Brief: Restate each of the lines given below, word for word.
-=-=-
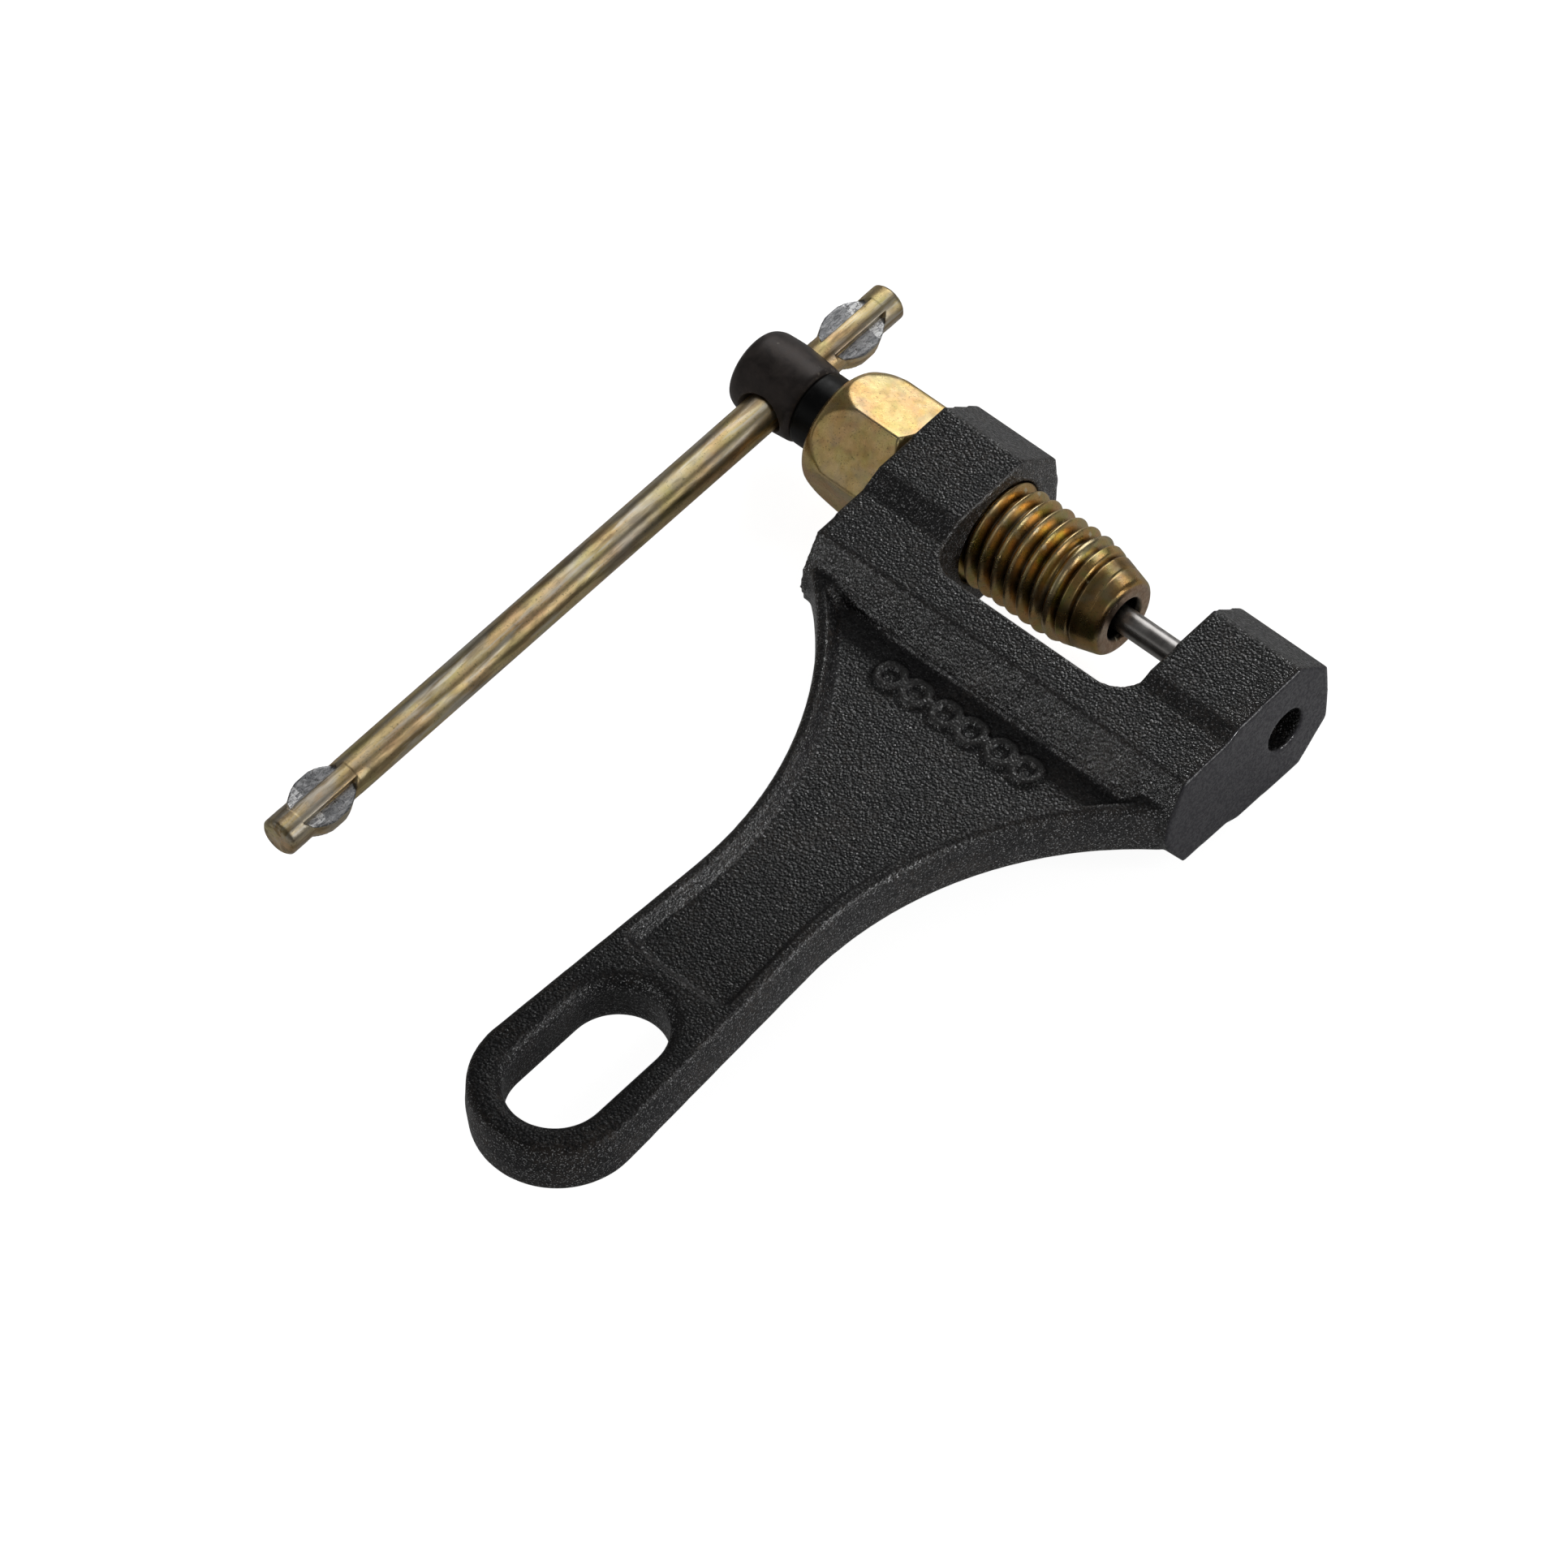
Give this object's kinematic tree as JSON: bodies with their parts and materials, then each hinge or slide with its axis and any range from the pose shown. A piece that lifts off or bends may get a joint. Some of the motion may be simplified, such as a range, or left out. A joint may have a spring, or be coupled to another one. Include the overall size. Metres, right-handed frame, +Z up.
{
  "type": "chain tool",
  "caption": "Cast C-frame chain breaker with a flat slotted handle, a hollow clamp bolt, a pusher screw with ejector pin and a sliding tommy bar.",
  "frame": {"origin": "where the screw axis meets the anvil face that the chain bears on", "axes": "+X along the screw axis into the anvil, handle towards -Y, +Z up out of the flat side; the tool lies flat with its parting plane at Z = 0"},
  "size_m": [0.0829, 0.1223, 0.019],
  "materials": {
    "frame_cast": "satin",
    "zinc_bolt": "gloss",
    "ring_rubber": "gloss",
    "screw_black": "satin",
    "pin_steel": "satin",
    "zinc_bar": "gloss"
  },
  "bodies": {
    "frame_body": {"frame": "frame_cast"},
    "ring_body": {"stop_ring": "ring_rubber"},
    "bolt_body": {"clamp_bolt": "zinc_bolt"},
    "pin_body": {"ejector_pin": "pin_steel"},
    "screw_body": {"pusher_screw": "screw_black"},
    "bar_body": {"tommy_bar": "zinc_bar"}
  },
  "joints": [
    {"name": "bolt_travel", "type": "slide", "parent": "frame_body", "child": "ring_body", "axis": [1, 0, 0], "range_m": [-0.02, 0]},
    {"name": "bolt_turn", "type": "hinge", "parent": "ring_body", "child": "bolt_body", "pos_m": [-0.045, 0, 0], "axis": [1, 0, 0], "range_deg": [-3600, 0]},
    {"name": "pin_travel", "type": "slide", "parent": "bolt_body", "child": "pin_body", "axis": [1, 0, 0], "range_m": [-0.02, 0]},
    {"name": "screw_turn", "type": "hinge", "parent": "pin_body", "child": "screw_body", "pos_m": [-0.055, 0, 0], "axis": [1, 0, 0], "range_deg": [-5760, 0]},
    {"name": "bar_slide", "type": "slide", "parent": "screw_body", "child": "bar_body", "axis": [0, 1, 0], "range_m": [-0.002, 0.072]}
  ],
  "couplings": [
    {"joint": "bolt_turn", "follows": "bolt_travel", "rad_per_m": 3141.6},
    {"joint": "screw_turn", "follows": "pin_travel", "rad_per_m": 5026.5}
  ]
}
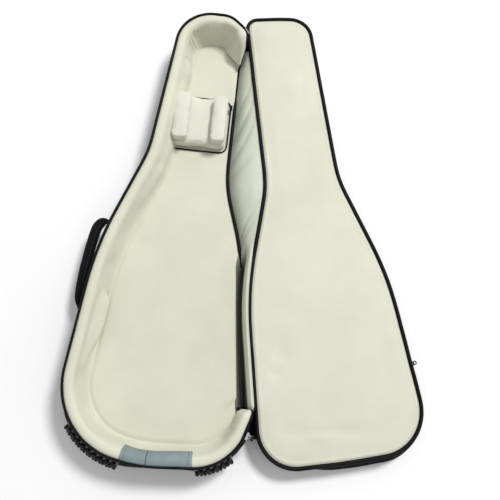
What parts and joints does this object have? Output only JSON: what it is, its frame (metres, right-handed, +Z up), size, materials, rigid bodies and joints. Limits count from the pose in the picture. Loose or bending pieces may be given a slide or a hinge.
-=-=-
Full response:
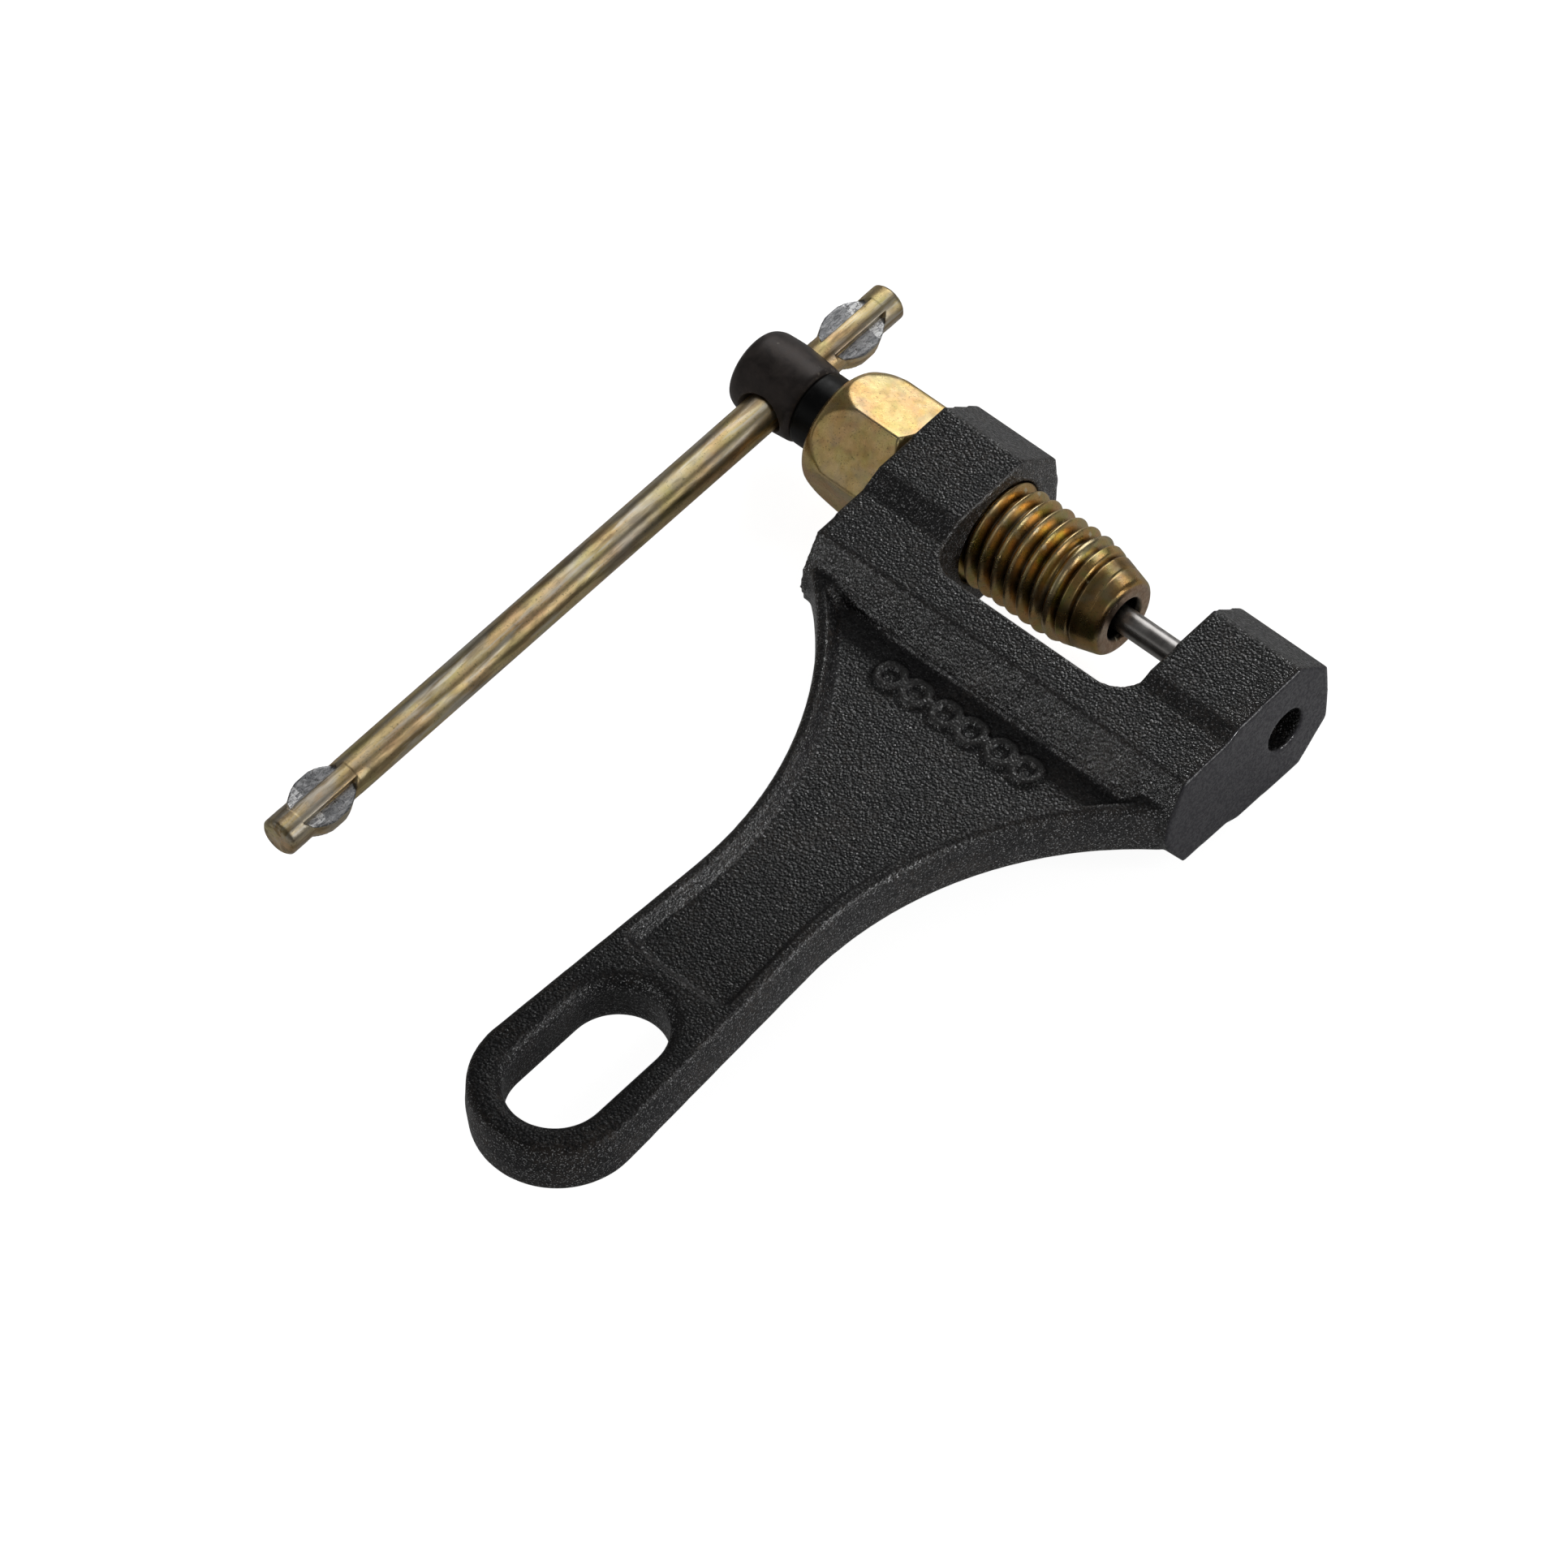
Give this object's kinematic tree as JSON: bodies with their parts and materials, then each hinge or slide with its axis and any range from the pose shown. A piece that lifts off or bends may get a joint. Some of the motion may be simplified, such as a range, or left out. A joint may have a spring, or be coupled to another one. Include the overall size. Metres, right-handed frame, +Z up.
{
  "type": "chain tool",
  "caption": "Cast C-frame chain breaker with a flat slotted handle, a hollow clamp bolt, a pusher screw with ejector pin and a sliding tommy bar.",
  "frame": {"origin": "where the screw axis meets the anvil face that the chain bears on", "axes": "+X along the screw axis into the anvil, handle towards -Y, +Z up out of the flat side; the tool lies flat with its parting plane at Z = 0"},
  "size_m": [0.0829, 0.1223, 0.019],
  "materials": {
    "frame_cast": "satin",
    "zinc_bolt": "gloss",
    "ring_rubber": "gloss",
    "screw_black": "satin",
    "pin_steel": "satin",
    "zinc_bar": "gloss"
  },
  "bodies": {
    "frame_body": {"frame": "frame_cast"},
    "ring_body": {"stop_ring": "ring_rubber"},
    "bolt_body": {"clamp_bolt": "zinc_bolt"},
    "pin_body": {"ejector_pin": "pin_steel"},
    "screw_body": {"pusher_screw": "screw_black"},
    "bar_body": {"tommy_bar": "zinc_bar"}
  },
  "joints": [
    {"name": "bolt_travel", "type": "slide", "parent": "frame_body", "child": "ring_body", "axis": [1, 0, 0], "range_m": [-0.02, 0]},
    {"name": "bolt_turn", "type": "hinge", "parent": "ring_body", "child": "bolt_body", "pos_m": [-0.045, 0, 0], "axis": [1, 0, 0], "range_deg": [-3600, 0]},
    {"name": "pin_travel", "type": "slide", "parent": "bolt_body", "child": "pin_body", "axis": [1, 0, 0], "range_m": [-0.02, 0]},
    {"name": "screw_turn", "type": "hinge", "parent": "pin_body", "child": "screw_body", "pos_m": [-0.055, 0, 0], "axis": [1, 0, 0], "range_deg": [-5760, 0]},
    {"name": "bar_slide", "type": "slide", "parent": "screw_body", "child": "bar_body", "axis": [0, 1, 0], "range_m": [-0.002, 0.072]}
  ],
  "couplings": [
    {"joint": "bolt_turn", "follows": "bolt_travel", "rad_per_m": 3141.6},
    {"joint": "screw_turn", "follows": "pin_travel", "rad_per_m": 5026.5}
  ]
}
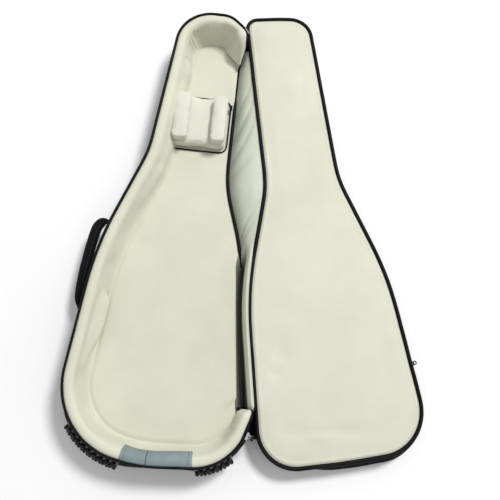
What parts and joints does this object have? Output only JSON: what it is, its frame (metres, right-handed, +Z up), size, materials, rigid bodies and joints. Limits count from the pose in the picture. Loose or bending pieces may be given a slide or a hinge.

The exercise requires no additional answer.